The lines to return are those from the one containing "for (const [side, name]" down to the one containing "if empty is", inclusive; return them exactly and nothing else.

*Provided data*
—————

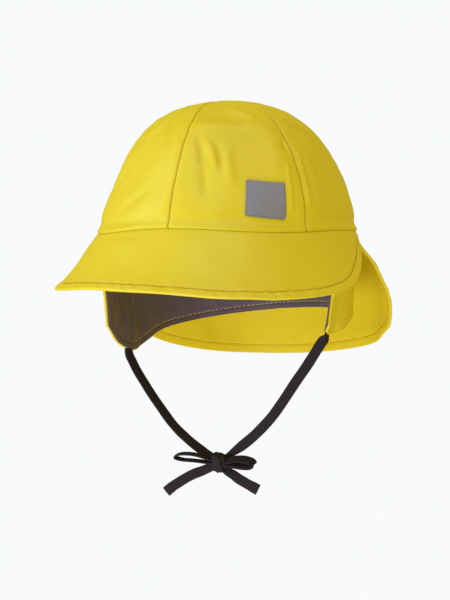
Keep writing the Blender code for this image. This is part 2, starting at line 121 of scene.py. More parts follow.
# Ties and bow
TIE_WIDTH = 0.0062
GATHERED_SHARE = 0.52
TAIL_GATHERED_SHARE = 0.86
GATHER_LENGTH = 0.0150
KNOT_WIDTH = 0.0102
KNOT_DEPTH = 0.0086
KNOT_HEIGHT = 0.0110
KNOT_SQUARENESS = 0.75
LOOP_REACH_LEFT = 0.0229
LOOP_REACH_RIGHT = 0.0281
LOOP_FORWARD = 0.0020
LOOP_TWIST_LEFT = (0.06, 0.80, 0.58)
LOOP_TWIST_RIGHT = (0.10, 0.97, 0.13)
LOOP_HEIGHT_LEFT = 0.62
LOOP_HEIGHT_RIGHT = 0.80
TIE_FACE_LEFT = (0.35, -0.9, 0.2)
TIE_FACE_RIGHT = (0.80, -0.55, 0.1)
TAIL_FACE = (0.3, -0.95, 0.1)

CLEARANCE = 0.0003

# Relief along the lines of a piece: height, distance from the line and half width, in metres
BASE_RIDGE = (0.00052, 0.0014, 0.0011)
BASE_HOLLOW = (-0.00085, 0.0056, 0.0032)
ROOT_ROLL = (-0.0003, 0.0, 0.0012)
SHELL_ROLL = (0.00016, 0.0008, 0.0008)
SHELL_HOLLOW = (-0.00012, 0.0034, 0.0014)

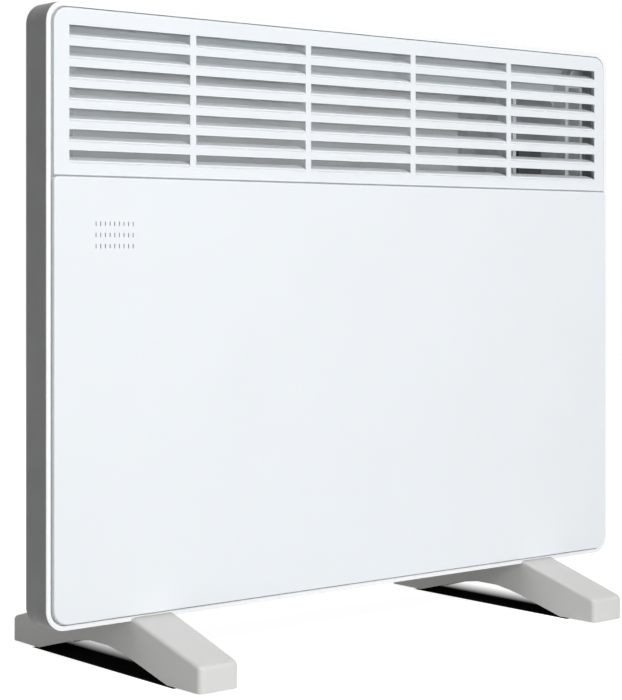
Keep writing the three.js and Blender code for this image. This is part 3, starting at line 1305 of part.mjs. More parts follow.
place('control_plate', controlPlate(), DARK_PLASTIC);
place('thermostat_body', thermostatBody(), DARK_PLASTIC);
place('thermostat_shaft', thermostatShaft(), STEEL);
place('thermostat_knob', thermostatKnob(), KNOB_PLASTIC);
place('switch_body', switchBody(), DARK_PLASTIC);
place('switch_key', switchKey(), DARK_PLASTIC);
place('sensor_bulb', sensorBulb(), COPPER);
place('sensor_clip', sensorClip(), ZINC);
place('sensor_capillary', sensorCapillary(), COPPER);

place('thermal_cutout', thermalCutout(), STEEL);
place('terminal_block', terminalBlock(), CERAMIC);
place('wire_block_to_switch', wireBlockToSwitch(), ['#7a4a2c', 0.6]);
place('wire_switch_to_thermostat', wireSwitchToThermostat(), ['#7a4a2c', 0.6]);
place('wire_thermostat_to_cutout', wireThermostatToCutout(), ['#7a4a2c', 0.6]);
place('wire_cutout_to_element', wireCutoutToElement(), ['#7a4a2c', 0.6]);
place('wire_element_to_block', wireElementToBlock(), ['#3d5f93', 0.6]);
place('cable_gland', cableGland(), DARK_PLASTIC);
place('gland_nut', glandNut(), DARK_PLASTIC);
place('earth_screw', earthScrew(), ZINC);

for (const [side, name] of [[-1, 'left'], [1, 'right']]) {
  const shift = [side * FOOT_X, 0, 0];
  place(`foot_${name}`, foot().translate(shift), FOOT_PLASTIC);
  place(`foot_pad_${name}_front`, footPad(-1).translate(shift), RUBBER);
  place(`foot_pad_${name}_rear`, footPad(1).translate(shift), RUBBER);
}
footScrewPlaces().forEach((spot, i) => place(`foot_screw_${i + 1}`, footScrew(spot), ZINC));
coverScrewPlaces().forEach((spot, i) => place(`cover_screw_${i + 1}`, coverScrew(spot), ZINC));
frameScrewPlaces().forEach((spot, i) => place(`frame_screw_${i + 1}`, frameScrew(spot), ZINC));

export default heater;
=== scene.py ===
# %% [markdown]
# # A wall panel convector heater
#
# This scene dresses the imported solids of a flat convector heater. The heater is a shallow steel
# box on two moulded feet. Cool air comes in through its underside, warms on a ribbed element and
# leaves by a louvred grille over a plain front panel. The pieces that are seen close are modelled
# again here with fine bends and rounded edges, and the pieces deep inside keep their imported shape
# and only get a finish.

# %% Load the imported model
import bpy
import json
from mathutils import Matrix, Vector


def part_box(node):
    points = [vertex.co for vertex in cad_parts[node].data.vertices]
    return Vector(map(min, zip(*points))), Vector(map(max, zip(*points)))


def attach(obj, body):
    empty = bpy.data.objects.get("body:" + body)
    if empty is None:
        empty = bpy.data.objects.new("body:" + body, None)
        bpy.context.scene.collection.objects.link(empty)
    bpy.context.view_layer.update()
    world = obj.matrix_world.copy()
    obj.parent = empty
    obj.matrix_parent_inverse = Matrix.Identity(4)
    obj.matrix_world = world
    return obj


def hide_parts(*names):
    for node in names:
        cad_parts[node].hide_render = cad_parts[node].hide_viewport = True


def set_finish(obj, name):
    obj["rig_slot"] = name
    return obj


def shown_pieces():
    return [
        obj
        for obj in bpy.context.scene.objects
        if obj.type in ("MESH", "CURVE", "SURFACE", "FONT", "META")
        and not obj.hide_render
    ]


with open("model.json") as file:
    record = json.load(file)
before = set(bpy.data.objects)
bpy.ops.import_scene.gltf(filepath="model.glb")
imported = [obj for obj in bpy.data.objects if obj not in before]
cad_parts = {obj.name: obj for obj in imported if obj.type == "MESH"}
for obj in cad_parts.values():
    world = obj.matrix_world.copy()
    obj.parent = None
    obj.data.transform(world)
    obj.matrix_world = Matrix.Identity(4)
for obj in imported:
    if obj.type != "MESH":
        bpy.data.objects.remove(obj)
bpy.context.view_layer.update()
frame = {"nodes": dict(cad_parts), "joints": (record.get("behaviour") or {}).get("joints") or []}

# %% [markdown]
# ## Names for the tools
#
# Blender's own module does the modelling, and bmesh only reads which vertices, edges and faces lie
# where, so that an operator can be given the right ones. Sizes are written in millimetres and
# multiplied by `MM`, because the scene itself is in metres.

# %% Modules and the unit
import json
import math

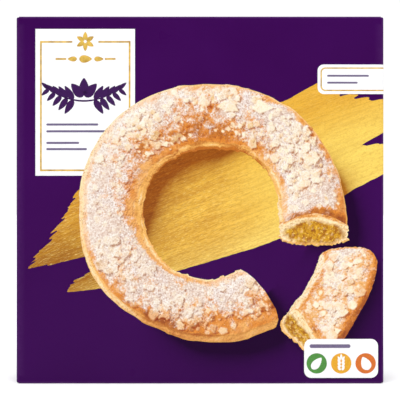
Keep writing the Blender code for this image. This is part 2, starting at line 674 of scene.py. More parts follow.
def toward_light(angle):
    """1 where an upright side that faces outwards at an angle meets the light, and -1 where it turns away."""
    return np.cos(angle) * TO_LIGHT[0] + np.sin(angle) * TO_LIGHT[1]


def edge(angle, reaches, seed, crumbs):
    """An edge's distance from the ring's middle, with its waves and crumbs."""
    angle = np.asarray(angle, float)
    oval = curve(np.array(reaches)[:, None], (angle + math.tau / 12) / math.tau)[..., 0]
    waves = 0.6 * around(angle, 20, seed) + 0.5 * around(angle, 70, seed + 1)
    return oval + waves + crumbs * np.maximum(0.0, around(angle, 150, seed + 2) - 0.2)


def outer_edge(angle):
    return edge(angle, OUTER_REACHES, 1, 0.8)


def inner_edge(angle):
    return edge(angle, INNER_REACHES, 11, -1.6)


def ring_shares(x, z):
    """A place's angle on the ring, and its share across the ring from the hole."""
    angle = np.arctan2(z - RING_Z, x - RING_X)
    angle = np.where(angle < -0.5, angle + math.tau, angle)
    near, far = inner_edge(angle), outer_edge(angle)
    return angle, (np.hypot(x - RING_X, z - RING_Z) - near) / (far - near)


def in_ring(x, z):
    """Whether places lie on the pictured ring or its cut face."""
    angle, across = ring_shares(x, z)
    degrees = np.degrees(angle)
    in_turn = (degrees > -CUT_FACE_TURN) & (degrees < read_off(RING_ENDS, across))
    return in_turn & (across > 0) & (across < 1)


print("ring is", round(float(outer_edge(0.0) + outer_edge(math.pi))), "mm across in the picture")

# %% [markdown]
# The piece that was cut out lies beside the gap. Each of its edges is a smooth curve through a few points:
# its left foot, its right edge, the rim of its cut face and its far end. The cut face has a foot and a top
# of its own.

# %% Plan the loose piece
PIECE_FOOT = [
    (62.3, 50.5), (66.5, 57.5), (72.2, 63.2), (75.6, 69.9), (78.4, 74.6), (80.9, 79.3), (82.4, 83.6),
    (84, 87.5),
]
PIECE_RIGHT = [
    (95.5, 20), (101.6, 30.8), (107.4, 40.4), (113, 50), (117.9, 59), (121.6, 67.6), (124.3, 77), (125.4, 87)
]
PIECE_START = [
    (62.3, 50.5), (68.4, 53), (74.2, 49.6), (78.4, 43.4), (82.6, 37.2), (86.8, 31.2), (91, 25.4), (95.5, 20)
]
PIECE_END = [
    (84, 87.5), (86.4, 92.4), (93, 95.3), (101.2, 96.5), (108.6, 96.8), (115.6, 96.1), (121.6, 93.3),
    (125.4, 87),
]
FACE_FOOT = [
    (62.3, 50.5), (58.6, 46.8), (56.7, 41.4), (59.4, 36.6), (65, 31.6), (69.6, 27.4), (75.6, 20.8), (84, 13)
]
FACE_TOP = [
    (62.8, 51), (68.8, 54), (74.8, 50), (79, 43.8), (83.2, 37.4), (87.4, 31.4), (91.6, 25.6), (96, 20)
]
piece_border = FACE_FOOT[::-1] + PIECE_FOOT[1:] + PIECE_END[1:] + PIECE_RIGHT[-2::-1]


def in_piece(x, z):
    """Whether places lie on the loose piece, by counting the borders to their right."""
    crossings = np.zeros(np.shape(x), int)
    for (x1, z1), (x2, z2) in zip(piece_border, piece_border[1:] + piece_border[:1]):
        if z1 != z2:
            spans = (z1 > z) != (z2 > z)
            crossings += spans & (x < x1 + (z - z1) * (x2 - x1) / (z2 - z1))
    return crossings % 2 == 1


print("the loose piece has a border of", len(piece_border), "points")

# %% [markdown]
# ## The pictured shadow
# The pastry throws a soft shadow to its lower right, on the purple and on the gold alike. It is printed,
# so it must not move with the lamps: each point of the ground asks how much pastry lies towards the
# picture's light, at several distances, and keeps the answer as a painted field.

# %% Work out the printed shadow
SHADOW_REACH = 34.0
SHADOW_STEPS = 16
SHADOW_LEANS = (-0.5, -0.17, 0.17, 0.5)
PIECE_SHARE = 0.4  # the loose piece is lower than the ring, so it shades less


def printed_shadow(x, z):
    """0 in the open, towards 1 close under the pastry's edge. The ring's shaded sides throw most of it."""
    angle, across = ring_shares(x, z)
    ring_share = ease(toward_light(angle) * np.where(across < 0.5, 1, -1), 0.15, 0.75)
    covered, weight = np.zeros(np.shape(x)), 0.0
    for step in range(1, SHADOW_STEPS + 1):
        share = step / SHADOW_STEPS
        strength = (1.1 - share) ** 1.6
        for lean in SHADOW_LEANS:
            there_x = x + (TO_LIGHT[0] - TO_LIGHT[1] * lean) * share * SHADOW_REACH
            there_z = z + (TO_LIGHT[1] + TO_LIGHT[0] * lean) * share * SHADOW_REACH
            of_ring = ring_share * in_ring(there_x, there_z)
            covered += strength * np.maximum(of_ring, PIECE_SHARE * in_piece(there_x, there_z))
            weight += strength
    return covered / weight


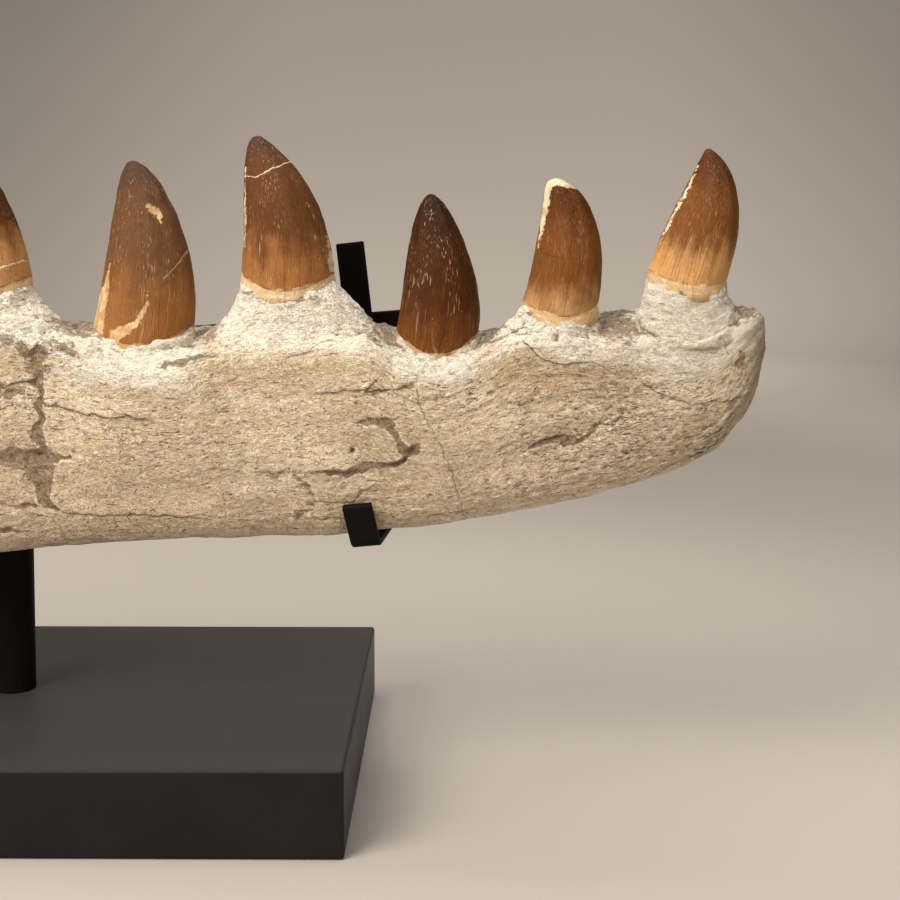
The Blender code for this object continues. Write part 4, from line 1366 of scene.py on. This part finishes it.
@dataclass
class ToothRow:
    """The enamel crowns, each a swept form with an edge at its front and back."""

    # How far apart the crowns lie in the pattern of streaks, so that no two are alike
    PATTERN_STEP = 31.0
    # The distance in millimetres past which a chip or a crack has no effect
    FAR = 3.0

    crowns: tuple[Crown, ...] = CROWNS
    around: int = 120
    along: int = 116
    crowding: float = 1.15
    brim: float = 38.0
    dome: float = 0.85
    dome_angles: tuple[float, ...] = (82, 72, 61, 50)
    ridge: float = 0.28
    ridge_width: float = 0.004
    prism: float = 0.14
    facets: int = 9
    unevenness: float = 0.22
    unevenness_size: Size = (5, 5, 9)
    pinch: float = 0.1
    root_roughness: float = 0.3
    seed: int = 41

    def rings(self, crown: Crown, grain: Grain) -> tuple[list[Array], dict[str, list[Array]]]:
        """Return a crown's rings from its rounded tip down into its socket, with their attributes.

        Args:
            crown: The crown.
            grain: Noise for its unevenness.

        Returns:
            The rings and, for each attribute, its rows.
        """
        turn = 2 * math.pi * np.arange(self.around) / self.around
        c, s = np.cos(turn), np.sin(turn)
        steps = [(index / (self.along - 1)) ** self.crowding for index in range(self.along)]
        length = math.dist(crown.back[0], crown.back[3])
        rings: list[Array] = []
        layers: dict[str, list[Array]] = {"crown": [], "straight": [], "marks": []}

        def record(ring: Array, share: float, height: float) -> None:
            """Keep one ring and its attributes.

            Args:
                ring: The ring.
                share: Its place between the enamel's margin, 0, and the tip, 1.
                height: Its height above the margin along the crown.
            """
            middle = ring.mean(axis=0)
            offset = ring - middle
            rings.append(ring)
            flat = np.stack([np.hypot(offset[:, 0], offset[:, 2]) * np.sign(c), offset[:, 1],
                             np.full(len(ring), height)], axis=1)
            layers["straight"].append(flat + np.array((crown.number * self.PATTERN_STEP, 0.0, 0.0)))
            root = float(smooth_step(0.9, -0.9, np.array(height)))
            layers["crown"].append(np.tile((share, height, root), (len(ring), 1)))
            layers["marks"].append(self.marks(crown, ring, s))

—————

*Result of the exercise*
for (const [side, name] of [[-1, 'left'], [1, 'right']]) {
  const shift = [side * FOOT_X, 0, 0];
  place(`foot_${name}`, foot().translate(shift), FOOT_PLASTIC);
  place(`foot_pad_${name}_front`, footPad(-1).translate(shift), RUBBER);
  place(`foot_pad_${name}_rear`, footPad(1).translate(shift), RUBBER);
}
footScrewPlaces().forEach((spot, i) => place(`foot_screw_${i + 1}`, footScrew(spot), ZINC));
coverScrewPlaces().forEach((spot, i) => place(`cover_screw_${i + 1}`, coverScrew(spot), ZINC));
frameScrewPlaces().forEach((spot, i) => place(`frame_screw_${i + 1}`, frameScrew(spot), ZINC));

export default heater;
=== scene.py ===
# %% [markdown]
# # A wall panel convector heater
#
# This scene dresses the imported solids of a flat convector heater. The heater is a shallow steel
# box on two moulded feet. Cool air comes in through its underside, warms on a ribbed element and
# leaves by a louvred grille over a plain front panel. The pieces that are seen close are modelled
# again here with fine bends and rounded edges, and the pieces deep inside keep their imported shape
# and only get a finish.

# %% Load the imported model
import bpy
import json
from mathutils import Matrix, Vector


def part_box(node):
    points = [vertex.co for vertex in cad_parts[node].data.vertices]
    return Vector(map(min, zip(*points))), Vector(map(max, zip(*points)))


def attach(obj, body):
    empty = bpy.data.objects.get("body:" + body)
    if empty is None:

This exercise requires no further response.